Here’s How You Can Buy a Car (Now) with Confidence
There might be no better time than now to purchase a car or truck. If you are in need of a new (or used) ride, auto manufacturers are offering tons of incentives, including 0% interest, deferred and extended payments, and huge rebates. The keys (excuse the pun) to scoring one of these deals? An excellent credit score (720 or higher), research, confidence, and holding your ground.
1. Credit Score
Having a great credit score has been an ongoing theme in many of my blogs and for good reason. Good credit will save you thousands over your lifetime in interest costs and fees. If you are able to maintain a credit score of 720 or higher, you will typically qualify for the best interest rate available. Many auto manufacturers are offering 0% on new cars. How much will this save you? A 0% interest rate is the difference between paying $20,000 for a car and $24,332 at 8% over 60 months. That’s over $4,000 that will go towards nothing! Even if you do not qualify for a great interest rate at first, you can spend one year building up your credit and then try to refinance. It is important to keep the loan at the same term or less. Extending the payment timeline defeats the purpose.
Would you purchase a home without knowing real estate values in your desired area? Would you pay $6 for a box of cereal if the same one is $4 on the shelf below? Buying a car is no different. They vary in price depending on the seller, features, location, and demand. You should know what you want and what is a fair price. Check on web sites such as truecar.com, which tells you what folks have already paid for the car you want, kbb.com for the fair market purchase price, and autotrader.com for how much similar cars are currently selling. Keep in mind, if you have a trade-in, know the same information just mentioned and negotiate just as you would for your new car. These are separate transactions! Also, what is most important? A good warranty and maintenance plan or 20" rims? I hope you picked the former.
As with anything, if you lack self confidence or show weakness or nervousness, you are easy prey for a salesperson. His or her goal is to sell you a car or truck at the highest price possible to receive the highest commission. You should be able to speak their language (see Research), ask the right questions, and keep a strong, yet professional, disposition. I am certainly not suggesting attacking or belittling anyone. As a matter of fact, it’s better to be kind and develop a rapport with the person. Crack a few jokes to keep things light and less stressful for everyone. You could easily spend hours at a dealership, so try to have some fun. Who knows, you could score some freebies if the salesperson likes you.
4. Hold Your Ground
It is so easy to fall in love with a new car. You test drive it. Now you can see yourself driving along the Pacific Coast Highway and showing it off to your friends. You are hooked. Unfortunately, this feeling alone could also ruin your chances of being able to “walk away” when something doesn’t feel right. Imagine having a great credit score, doing your research on price, walking in with confidence and then blowing the deal because you were tired of the negotiation and just settled on a price you weren’t prepared to pay. There are other dealerships. This does not have to be your final stop. Shop around! But do so on different days. It can be draining to stop at even one dealership. Also, ensure you are in the mind set to do this. It is one thing to fall in love, but it is another when you are hungry or tired, making it much easier to break down at the end. I speak from experience.

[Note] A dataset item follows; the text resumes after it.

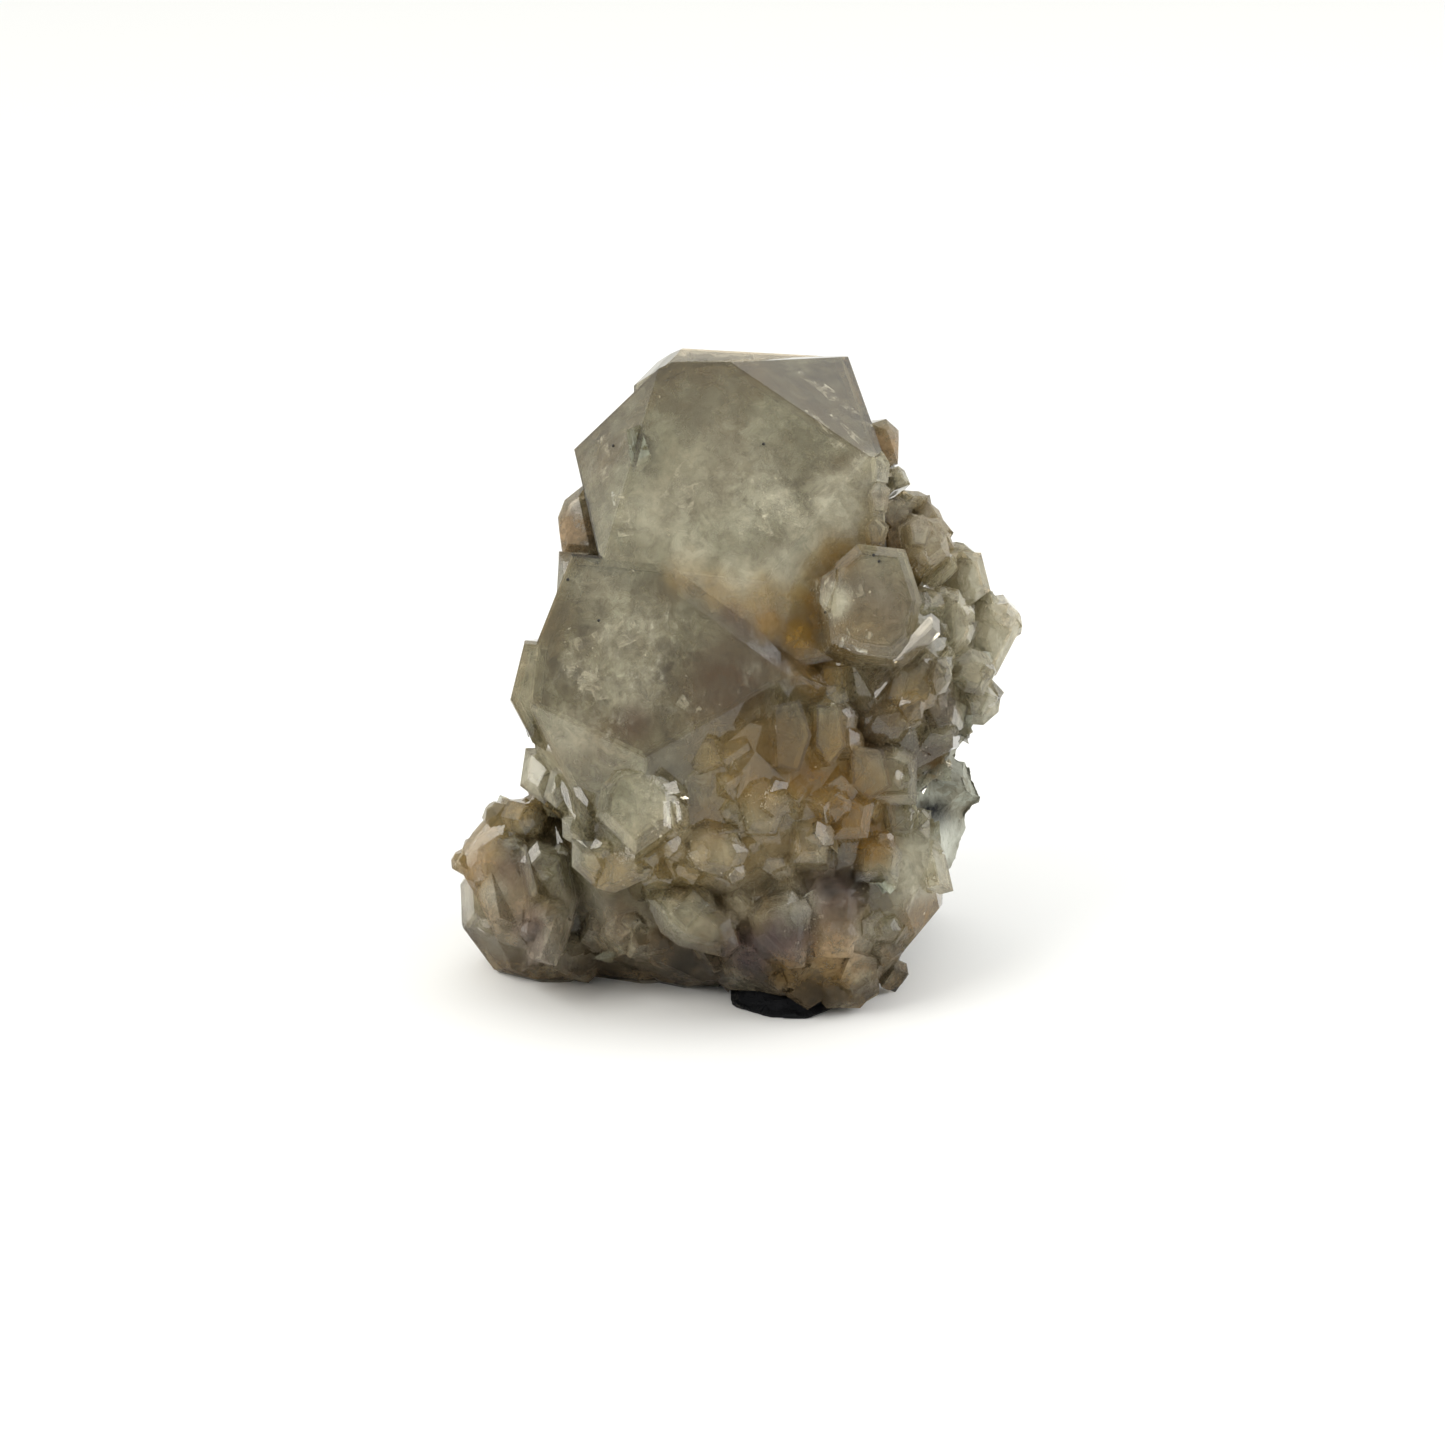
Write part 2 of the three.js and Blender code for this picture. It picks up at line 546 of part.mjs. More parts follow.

Finally, I will caveat all of this by mentioning you should have a budget and know what you can afford well ahead of starting this process. Having a great credit score, doing your research, buying with confidence, and holding your ground is worthless if you do not have the cash flow needed to support your purchase. Except under very specific circumstances, a vehicle is not an asset. Be realistic and smart about what you need vs. what you want. And if you could use some moral support, ask a good friend or family member to come along. Good luck!